The plot reminded me of the “child quest” tales that were prominent in the golden age of the Iranian cinema of the 1980s and 1990s, such as The Mirror and Where Is My Friend’s Home. (Shahbazi was the assistant director of Panahi’s The White Balloon, as well as conceiving its basic premise.) Here the heroine is distinctly older than the protagonists of those films, but she retains a naivete that makes her seem more childlike than the other characters, who manipulate and ultimately threaten her.
While Trapped doesn’t have the simplicity and charm of those earlier films, it offers an absorbing story. It paints a grim picture of Tehran and gives some insight into the realities of life there. Like many Iranian films, it raises the prospect of emigration, though in this case Nazanin’s strong desire to stay in the country and become a doctor is held up as the better choice.

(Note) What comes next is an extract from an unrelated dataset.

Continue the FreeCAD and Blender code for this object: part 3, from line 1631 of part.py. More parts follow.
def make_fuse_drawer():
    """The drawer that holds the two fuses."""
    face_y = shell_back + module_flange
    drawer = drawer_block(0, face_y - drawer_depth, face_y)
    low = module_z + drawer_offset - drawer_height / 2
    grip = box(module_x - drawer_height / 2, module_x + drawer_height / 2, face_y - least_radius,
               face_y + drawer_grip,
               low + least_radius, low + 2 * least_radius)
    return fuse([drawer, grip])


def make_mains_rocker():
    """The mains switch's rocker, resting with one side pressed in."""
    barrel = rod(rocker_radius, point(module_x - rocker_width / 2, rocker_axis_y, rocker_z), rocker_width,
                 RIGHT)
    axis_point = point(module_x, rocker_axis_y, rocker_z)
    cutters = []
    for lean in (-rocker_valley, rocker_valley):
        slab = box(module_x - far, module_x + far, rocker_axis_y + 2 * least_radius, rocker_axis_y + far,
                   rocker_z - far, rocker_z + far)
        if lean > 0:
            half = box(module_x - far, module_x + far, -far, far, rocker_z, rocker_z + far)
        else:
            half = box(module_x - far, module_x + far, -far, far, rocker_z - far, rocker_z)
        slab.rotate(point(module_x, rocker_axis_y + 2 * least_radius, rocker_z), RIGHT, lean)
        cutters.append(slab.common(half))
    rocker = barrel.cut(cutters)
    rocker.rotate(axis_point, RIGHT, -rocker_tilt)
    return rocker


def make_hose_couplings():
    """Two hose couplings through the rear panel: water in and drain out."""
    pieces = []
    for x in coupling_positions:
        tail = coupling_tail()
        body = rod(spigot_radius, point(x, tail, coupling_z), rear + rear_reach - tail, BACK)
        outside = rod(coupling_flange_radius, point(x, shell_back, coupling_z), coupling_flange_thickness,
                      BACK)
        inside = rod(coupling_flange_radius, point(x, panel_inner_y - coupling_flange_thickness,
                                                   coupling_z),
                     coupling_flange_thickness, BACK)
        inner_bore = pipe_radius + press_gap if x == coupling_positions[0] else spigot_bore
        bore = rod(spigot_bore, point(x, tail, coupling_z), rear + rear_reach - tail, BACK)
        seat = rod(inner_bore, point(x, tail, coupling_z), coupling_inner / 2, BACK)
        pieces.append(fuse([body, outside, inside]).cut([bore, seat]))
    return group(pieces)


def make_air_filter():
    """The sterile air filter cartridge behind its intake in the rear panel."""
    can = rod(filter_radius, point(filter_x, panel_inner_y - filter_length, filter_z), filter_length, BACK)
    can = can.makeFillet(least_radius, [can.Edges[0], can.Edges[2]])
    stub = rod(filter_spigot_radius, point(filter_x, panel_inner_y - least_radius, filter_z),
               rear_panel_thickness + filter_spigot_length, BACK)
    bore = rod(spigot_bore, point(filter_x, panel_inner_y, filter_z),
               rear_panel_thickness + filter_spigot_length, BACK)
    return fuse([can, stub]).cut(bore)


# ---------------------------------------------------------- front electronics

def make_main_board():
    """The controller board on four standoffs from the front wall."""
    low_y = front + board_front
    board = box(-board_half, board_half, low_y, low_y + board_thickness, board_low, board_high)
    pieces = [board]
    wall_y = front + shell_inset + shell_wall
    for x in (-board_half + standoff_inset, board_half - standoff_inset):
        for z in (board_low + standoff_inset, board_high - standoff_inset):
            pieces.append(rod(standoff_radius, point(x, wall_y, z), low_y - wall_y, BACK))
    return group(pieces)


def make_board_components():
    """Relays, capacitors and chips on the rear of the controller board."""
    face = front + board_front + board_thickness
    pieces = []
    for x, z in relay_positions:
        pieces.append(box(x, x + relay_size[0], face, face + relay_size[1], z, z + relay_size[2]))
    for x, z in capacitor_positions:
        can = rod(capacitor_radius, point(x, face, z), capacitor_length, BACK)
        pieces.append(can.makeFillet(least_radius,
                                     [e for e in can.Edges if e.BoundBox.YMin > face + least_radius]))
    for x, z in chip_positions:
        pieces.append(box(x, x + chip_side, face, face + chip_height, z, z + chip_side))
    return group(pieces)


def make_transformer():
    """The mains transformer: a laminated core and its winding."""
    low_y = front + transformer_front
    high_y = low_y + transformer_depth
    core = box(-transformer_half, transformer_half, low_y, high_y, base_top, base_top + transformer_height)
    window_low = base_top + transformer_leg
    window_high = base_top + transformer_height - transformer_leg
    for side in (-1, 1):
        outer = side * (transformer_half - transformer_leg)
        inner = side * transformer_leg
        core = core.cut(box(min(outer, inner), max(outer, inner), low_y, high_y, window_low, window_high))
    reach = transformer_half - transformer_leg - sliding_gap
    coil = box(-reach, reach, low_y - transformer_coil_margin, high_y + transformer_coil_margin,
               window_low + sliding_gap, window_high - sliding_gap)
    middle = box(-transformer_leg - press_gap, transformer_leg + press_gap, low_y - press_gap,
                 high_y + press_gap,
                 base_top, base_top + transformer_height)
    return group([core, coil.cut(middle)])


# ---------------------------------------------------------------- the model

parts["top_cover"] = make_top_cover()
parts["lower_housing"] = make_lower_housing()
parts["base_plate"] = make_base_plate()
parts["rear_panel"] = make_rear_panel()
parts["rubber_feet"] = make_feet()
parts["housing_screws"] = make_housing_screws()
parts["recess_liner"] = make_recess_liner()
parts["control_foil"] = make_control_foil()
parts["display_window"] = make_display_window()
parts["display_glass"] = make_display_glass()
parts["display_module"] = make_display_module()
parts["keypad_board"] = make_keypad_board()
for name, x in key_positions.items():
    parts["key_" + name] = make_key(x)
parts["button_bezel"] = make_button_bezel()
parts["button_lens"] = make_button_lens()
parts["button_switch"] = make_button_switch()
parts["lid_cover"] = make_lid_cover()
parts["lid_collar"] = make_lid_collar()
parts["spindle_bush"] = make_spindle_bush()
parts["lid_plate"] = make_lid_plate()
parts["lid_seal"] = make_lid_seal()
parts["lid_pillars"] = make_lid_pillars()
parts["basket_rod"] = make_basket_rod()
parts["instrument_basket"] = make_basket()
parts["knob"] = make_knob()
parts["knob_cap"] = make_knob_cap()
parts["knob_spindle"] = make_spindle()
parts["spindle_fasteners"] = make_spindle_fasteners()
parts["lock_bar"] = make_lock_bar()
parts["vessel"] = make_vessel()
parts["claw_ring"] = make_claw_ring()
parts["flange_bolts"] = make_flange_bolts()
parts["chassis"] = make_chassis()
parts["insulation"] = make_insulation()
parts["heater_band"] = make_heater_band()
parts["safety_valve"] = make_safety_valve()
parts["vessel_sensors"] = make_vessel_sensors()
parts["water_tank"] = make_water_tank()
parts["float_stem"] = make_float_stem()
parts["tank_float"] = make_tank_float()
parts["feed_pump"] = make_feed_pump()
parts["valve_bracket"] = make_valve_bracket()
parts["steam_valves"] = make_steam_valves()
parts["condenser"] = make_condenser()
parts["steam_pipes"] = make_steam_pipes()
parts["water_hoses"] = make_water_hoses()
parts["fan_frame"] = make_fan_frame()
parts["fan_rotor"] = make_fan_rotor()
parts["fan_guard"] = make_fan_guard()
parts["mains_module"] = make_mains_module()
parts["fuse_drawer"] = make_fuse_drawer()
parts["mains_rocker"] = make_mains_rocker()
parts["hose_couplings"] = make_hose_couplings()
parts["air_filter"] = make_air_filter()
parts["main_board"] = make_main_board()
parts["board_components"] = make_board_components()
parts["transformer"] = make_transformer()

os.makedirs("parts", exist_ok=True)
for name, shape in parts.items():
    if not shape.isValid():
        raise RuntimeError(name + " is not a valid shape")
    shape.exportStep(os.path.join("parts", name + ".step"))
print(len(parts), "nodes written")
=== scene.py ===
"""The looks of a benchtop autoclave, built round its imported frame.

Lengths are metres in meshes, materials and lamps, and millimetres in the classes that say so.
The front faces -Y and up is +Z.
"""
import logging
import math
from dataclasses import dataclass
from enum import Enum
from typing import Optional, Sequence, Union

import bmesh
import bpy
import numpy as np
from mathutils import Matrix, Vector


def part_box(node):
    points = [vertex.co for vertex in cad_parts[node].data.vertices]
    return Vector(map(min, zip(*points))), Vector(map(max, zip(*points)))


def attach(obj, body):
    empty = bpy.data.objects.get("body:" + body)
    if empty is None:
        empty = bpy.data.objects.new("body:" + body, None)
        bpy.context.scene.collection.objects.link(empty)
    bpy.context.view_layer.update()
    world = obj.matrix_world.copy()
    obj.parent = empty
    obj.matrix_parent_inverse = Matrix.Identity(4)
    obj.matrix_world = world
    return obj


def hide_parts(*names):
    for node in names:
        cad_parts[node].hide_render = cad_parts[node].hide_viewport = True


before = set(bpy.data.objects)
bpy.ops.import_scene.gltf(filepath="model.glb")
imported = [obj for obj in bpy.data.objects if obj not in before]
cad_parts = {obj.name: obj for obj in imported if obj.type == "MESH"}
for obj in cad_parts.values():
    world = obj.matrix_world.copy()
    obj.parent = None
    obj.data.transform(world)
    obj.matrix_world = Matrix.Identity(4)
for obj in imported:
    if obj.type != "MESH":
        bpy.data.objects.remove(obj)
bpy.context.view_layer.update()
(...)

A Place in Heaven (Yossi Madmony, 2013)
Two years ago I also reported on Madmony’s Restoration. A Place in Heaven is a considerably more ambitious film. It traces the life of a military hero, known only by his wildly inappropriate nickname Bambi, across much of Israeli history. The title derives from a flashback scene early on, when a cook at a military camp praises Bambi’s brave deeds and remarks that he has already earned a place in heaven. A secular Jew, Bambi scoffs at the notion and signs an impromptu contract trading that place to the cook in exchange for a daily spicy omelet.
Although Bambi dotes on his son Nimrod, the boy grows up to become a strictly religious Jew who disapproves of much that his father does. Still, when Bambi is on his deathbed, Nimrod goes in search of the cook to get back the place in heaven. As with Restoration, the plot is largely based around the father-son relationship, though there is also a touching and tragically short relationship between Bambi and his beautiful wife.
Unlike the largely urban Restoration, this film shows off the bleakly beautiful landscapes of Israel’s desert.
There were many other striking and moving films on display at VIFF this year. David and I really can’t do justice to all of them, but in a final post he will consider Koreeda’s Like Father, Like Son, Jia’s A Touch of Sin, Johnnie To’s The Blind Detective, the Godard segment of 3x3D, and Oliveira’s Gebo and the Thief. Like the items I’ve invoked here, each deserves an entry to itself, but time limits and further travels force us to be quick. Still, we hope that you can tell from our entries, VIFF 2013 yielded an extraordinarily high level of quality. As usual!
P.S. 17 October 2013: Thanks to Hamidreza Nassiri for correcting the original entry: Panahi is not, as we had said, under house arrest.